Nonmetallic Inclusions and Promising Principles for Improving the Set of Properties and Quality Characteristics of Steel

Abstract

Results of a detailed study of continuously-cast low-alloy pipe steel metal demonstrate a significant difference in micro- and macrostructural states, including the presence and extent of equiaxed and columnar crystal areas in relation to the later stages of ladle treatment. A marked difference is also recorded in impact strength indices, hydrogen corrosion cracking resistance, and other service properties obtained for different rolled billets.
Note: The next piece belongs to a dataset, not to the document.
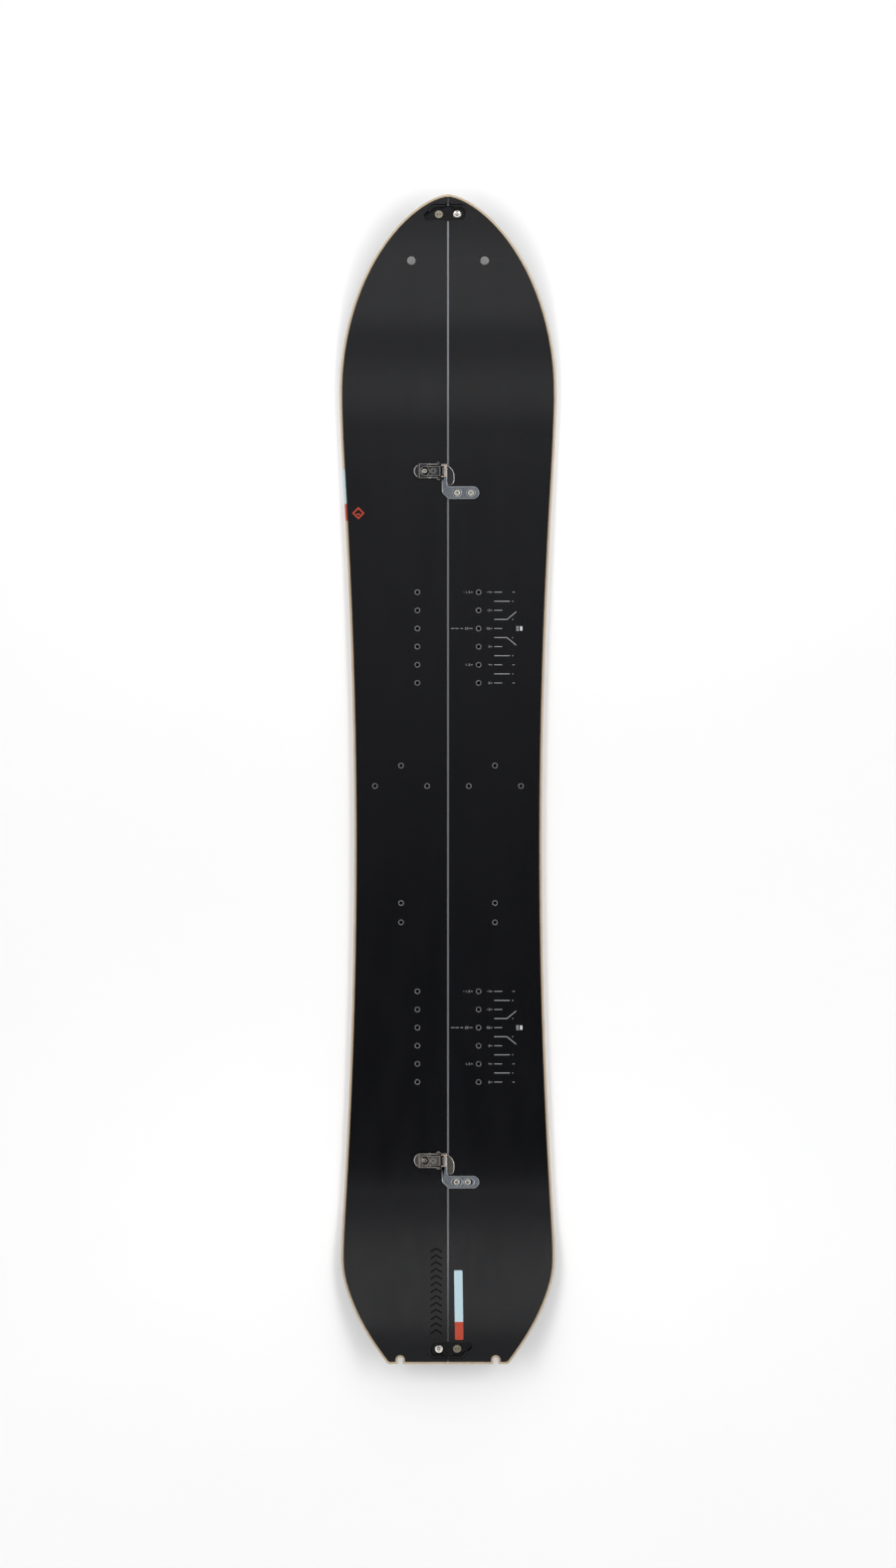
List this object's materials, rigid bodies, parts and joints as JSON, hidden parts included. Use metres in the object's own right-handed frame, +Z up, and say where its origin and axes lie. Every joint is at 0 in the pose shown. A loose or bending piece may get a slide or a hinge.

It is established that as a result of adding large amounts of silicon- and manganese-containing ferroalloys in the later stages of ladle treatment or in the process of steel continuous casting there is formation of liquid silicate inclusions. Due to a high silica content during steel crystallization these inclusions are converted into a supercooled liquid or glassy condition and acquire irregular shape, filling the space between growing crystals. As a result of this they effectively reduce the intensity of mass- and heat-transfer during steel crystallization, block development of liquation processes, and facilitate an increase in the degree of metal structural and chemical inhomogeneity. As a consequence there is an increase by a factor of 2–2.5 in impact strength to extremely high values (KCV–40 more than 400–420 J/cm2), and rolled product hydrogen cracking resistance.